#### [Material for this task]
————
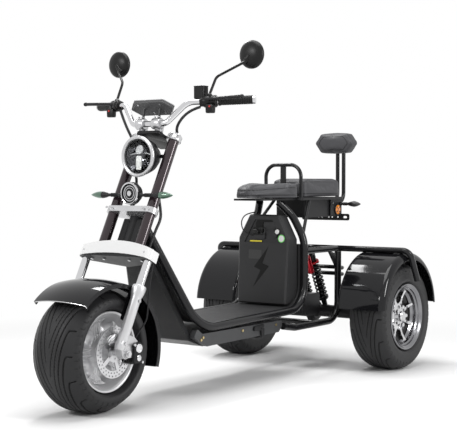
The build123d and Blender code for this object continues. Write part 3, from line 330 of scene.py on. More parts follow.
————
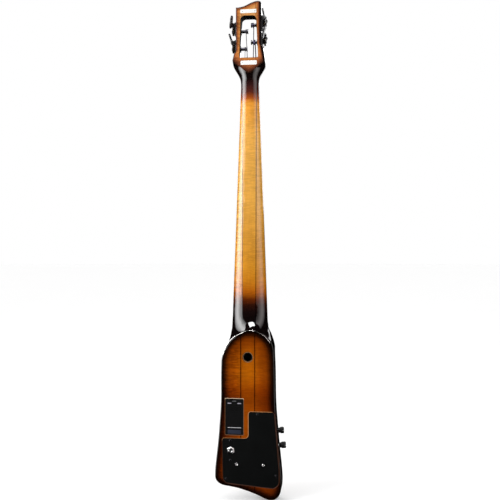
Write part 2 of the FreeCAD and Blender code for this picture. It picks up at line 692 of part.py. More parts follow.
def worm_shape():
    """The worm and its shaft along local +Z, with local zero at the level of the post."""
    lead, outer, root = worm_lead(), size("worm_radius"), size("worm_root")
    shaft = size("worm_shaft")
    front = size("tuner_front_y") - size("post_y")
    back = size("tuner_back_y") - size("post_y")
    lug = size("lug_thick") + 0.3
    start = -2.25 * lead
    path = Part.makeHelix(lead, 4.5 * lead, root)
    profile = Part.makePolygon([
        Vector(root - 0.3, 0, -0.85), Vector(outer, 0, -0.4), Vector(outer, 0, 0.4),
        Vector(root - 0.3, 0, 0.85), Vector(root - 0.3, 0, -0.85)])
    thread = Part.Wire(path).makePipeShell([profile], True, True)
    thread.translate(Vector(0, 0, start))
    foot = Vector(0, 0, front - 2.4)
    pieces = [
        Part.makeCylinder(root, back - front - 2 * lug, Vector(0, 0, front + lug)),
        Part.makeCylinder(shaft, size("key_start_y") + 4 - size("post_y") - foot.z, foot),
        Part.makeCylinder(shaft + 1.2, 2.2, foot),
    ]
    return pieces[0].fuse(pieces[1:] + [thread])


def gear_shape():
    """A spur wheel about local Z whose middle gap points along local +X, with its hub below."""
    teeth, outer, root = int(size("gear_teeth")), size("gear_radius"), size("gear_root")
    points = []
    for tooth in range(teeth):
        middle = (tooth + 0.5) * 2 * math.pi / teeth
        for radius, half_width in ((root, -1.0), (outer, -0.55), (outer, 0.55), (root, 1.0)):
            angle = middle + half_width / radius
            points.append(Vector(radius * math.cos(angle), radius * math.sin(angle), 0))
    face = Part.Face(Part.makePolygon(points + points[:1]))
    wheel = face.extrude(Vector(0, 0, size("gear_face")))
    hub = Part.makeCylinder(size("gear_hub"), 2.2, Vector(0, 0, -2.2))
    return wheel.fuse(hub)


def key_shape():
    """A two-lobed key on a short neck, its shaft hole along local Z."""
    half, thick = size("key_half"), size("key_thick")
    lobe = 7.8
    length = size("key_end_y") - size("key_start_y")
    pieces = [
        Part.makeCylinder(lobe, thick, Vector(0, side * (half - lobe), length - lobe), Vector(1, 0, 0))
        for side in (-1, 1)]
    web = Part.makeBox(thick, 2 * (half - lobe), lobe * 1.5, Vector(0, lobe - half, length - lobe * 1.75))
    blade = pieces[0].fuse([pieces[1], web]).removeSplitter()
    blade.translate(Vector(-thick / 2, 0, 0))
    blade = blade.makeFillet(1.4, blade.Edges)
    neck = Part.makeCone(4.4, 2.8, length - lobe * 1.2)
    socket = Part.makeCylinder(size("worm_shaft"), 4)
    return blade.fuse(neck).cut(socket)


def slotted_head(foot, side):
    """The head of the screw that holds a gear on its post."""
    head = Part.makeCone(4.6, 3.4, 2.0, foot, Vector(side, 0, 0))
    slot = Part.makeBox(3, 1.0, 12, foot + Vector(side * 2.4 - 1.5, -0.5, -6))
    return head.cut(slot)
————
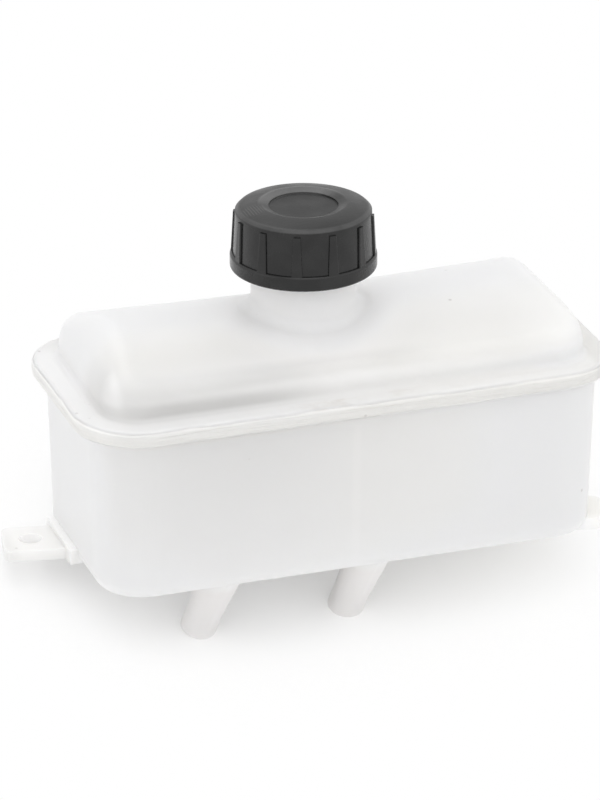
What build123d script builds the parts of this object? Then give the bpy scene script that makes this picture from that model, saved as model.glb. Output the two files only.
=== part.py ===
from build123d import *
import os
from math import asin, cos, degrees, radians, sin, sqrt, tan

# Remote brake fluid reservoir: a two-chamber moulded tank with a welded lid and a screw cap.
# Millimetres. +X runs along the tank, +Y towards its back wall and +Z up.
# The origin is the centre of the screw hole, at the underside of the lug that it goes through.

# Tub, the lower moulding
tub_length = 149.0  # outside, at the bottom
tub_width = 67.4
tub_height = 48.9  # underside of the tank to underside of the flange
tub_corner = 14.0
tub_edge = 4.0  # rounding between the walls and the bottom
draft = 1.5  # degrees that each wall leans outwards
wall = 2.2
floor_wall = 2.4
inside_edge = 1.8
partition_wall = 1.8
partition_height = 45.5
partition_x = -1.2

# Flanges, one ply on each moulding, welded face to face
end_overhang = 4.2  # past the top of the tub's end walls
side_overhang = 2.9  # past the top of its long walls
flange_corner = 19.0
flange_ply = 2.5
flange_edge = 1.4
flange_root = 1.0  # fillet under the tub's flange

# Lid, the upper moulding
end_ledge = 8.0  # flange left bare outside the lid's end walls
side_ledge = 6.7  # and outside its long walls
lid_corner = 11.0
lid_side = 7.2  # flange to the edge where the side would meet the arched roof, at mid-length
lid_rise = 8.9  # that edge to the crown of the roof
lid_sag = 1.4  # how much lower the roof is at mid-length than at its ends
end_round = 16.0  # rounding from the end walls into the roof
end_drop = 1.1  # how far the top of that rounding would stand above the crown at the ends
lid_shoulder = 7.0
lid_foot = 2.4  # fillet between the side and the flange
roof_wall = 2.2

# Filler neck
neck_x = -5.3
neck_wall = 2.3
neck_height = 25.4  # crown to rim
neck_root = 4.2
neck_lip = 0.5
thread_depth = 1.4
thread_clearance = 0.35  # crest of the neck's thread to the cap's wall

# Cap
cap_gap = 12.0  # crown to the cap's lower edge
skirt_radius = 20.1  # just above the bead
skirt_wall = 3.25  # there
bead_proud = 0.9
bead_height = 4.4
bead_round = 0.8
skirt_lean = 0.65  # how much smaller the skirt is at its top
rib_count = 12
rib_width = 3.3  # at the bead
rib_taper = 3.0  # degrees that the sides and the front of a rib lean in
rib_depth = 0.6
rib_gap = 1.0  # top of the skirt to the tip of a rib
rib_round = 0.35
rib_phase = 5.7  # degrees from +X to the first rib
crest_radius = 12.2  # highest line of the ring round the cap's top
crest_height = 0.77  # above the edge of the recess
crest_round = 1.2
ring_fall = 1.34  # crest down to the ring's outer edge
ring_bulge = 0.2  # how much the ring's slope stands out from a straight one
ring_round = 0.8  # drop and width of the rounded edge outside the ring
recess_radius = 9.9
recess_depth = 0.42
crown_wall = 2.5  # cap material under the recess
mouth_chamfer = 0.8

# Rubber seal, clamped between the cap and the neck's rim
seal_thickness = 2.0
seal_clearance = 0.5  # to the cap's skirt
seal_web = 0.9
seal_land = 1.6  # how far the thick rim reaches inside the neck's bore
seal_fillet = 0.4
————
As listed above, the lines from the line with "Write part 2" to the line with "return pieces[0].fuse(pieces[1:] +" are to be echoed exactly, with both ends included and nothing added.

Write part 2 of the FreeCAD and Blender code for this picture. It picks up at line 692 of part.py. More parts follow.
def worm_shape():
    """The worm and its shaft along local +Z, with local zero at the level of the post."""
    lead, outer, root = worm_lead(), size("worm_radius"), size("worm_root")
    shaft = size("worm_shaft")
    front = size("tuner_front_y") - size("post_y")
    back = size("tuner_back_y") - size("post_y")
    lug = size("lug_thick") + 0.3
    start = -2.25 * lead
    path = Part.makeHelix(lead, 4.5 * lead, root)
    profile = Part.makePolygon([
        Vector(root - 0.3, 0, -0.85), Vector(outer, 0, -0.4), Vector(outer, 0, 0.4),
        Vector(root - 0.3, 0, 0.85), Vector(root - 0.3, 0, -0.85)])
    thread = Part.Wire(path).makePipeShell([profile], True, True)
    thread.translate(Vector(0, 0, start))
    foot = Vector(0, 0, front - 2.4)
    pieces = [
        Part.makeCylinder(root, back - front - 2 * lug, Vector(0, 0, front + lug)),
        Part.makeCylinder(shaft, size("key_start_y") + 4 - size("post_y") - foot.z, foot),
        Part.makeCylinder(shaft + 1.2, 2.2, foot),
    ]
    return pieces[0].fuse(pieces[1:] + [thread])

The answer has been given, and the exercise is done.